Figure 9 shows some robot screen shots while performing the thickness trials. Once the coverage is completed the robot is retrieved to visualise the logged data by post processing it.
Figure 10a–c show the plots generated form the visualisation program for the experiments conducted on the 5 mm, 8 mm and 10 mm plates. All generated plots have more than 96% green circles that show the proposed robot could successfully measure the thickness value with considered scenarios. There are some places we can witness the red circle and blue circles in the results generated from all the experiment conducted. This is due to the less thickness, there are few slippages that trigger the robot to align its orientation and path which affect the probes contact on the plate leads to error reading. Also the error of localisation is causing the points to deviate and scatter. In some places we noticed that the false reading happened because of plate surface unevenness.
In the second set of experiments, the metal piece was welded at the backside of the test bed. Afterwards, similar procedures were run to conduct the experiments and generated the plot by retrieving the robot at the end of each trial. Here, the percentage of green circles generated is reduced to 93% because of the welded metal piece. The provoked plot for the conducted experiments is shown in
Figure 10d–f with sub-figures illustrating the results from 5 mm, 8 mm, and 10 mm.
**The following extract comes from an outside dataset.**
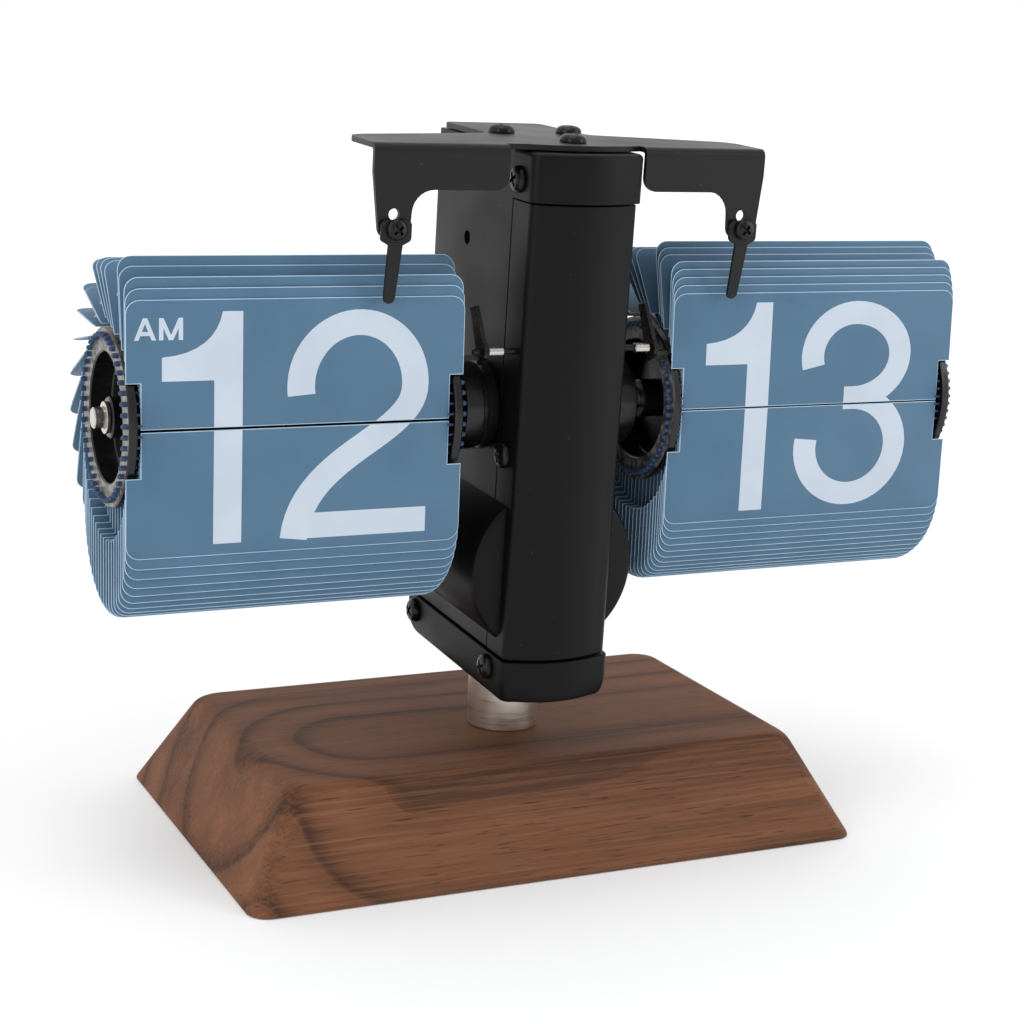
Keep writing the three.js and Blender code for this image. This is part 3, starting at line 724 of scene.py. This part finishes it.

Because a small metal piece was welded in every test bed, all of the results provide more red circles that depict the welted piece that is shown in
Figure 10d. Additionally, in this second set of experiments, there had been some slippages during the trials on the metal plates, and had errors in localisation that lead to generating more red and blue circles. However, from the results with all test bed, the welded area can still be identified. Through this study, autonomous metal thickness robot has been demonstrated for the first time that inaugurates a significant untapped research and development opportunity related to ship hull inspection applications.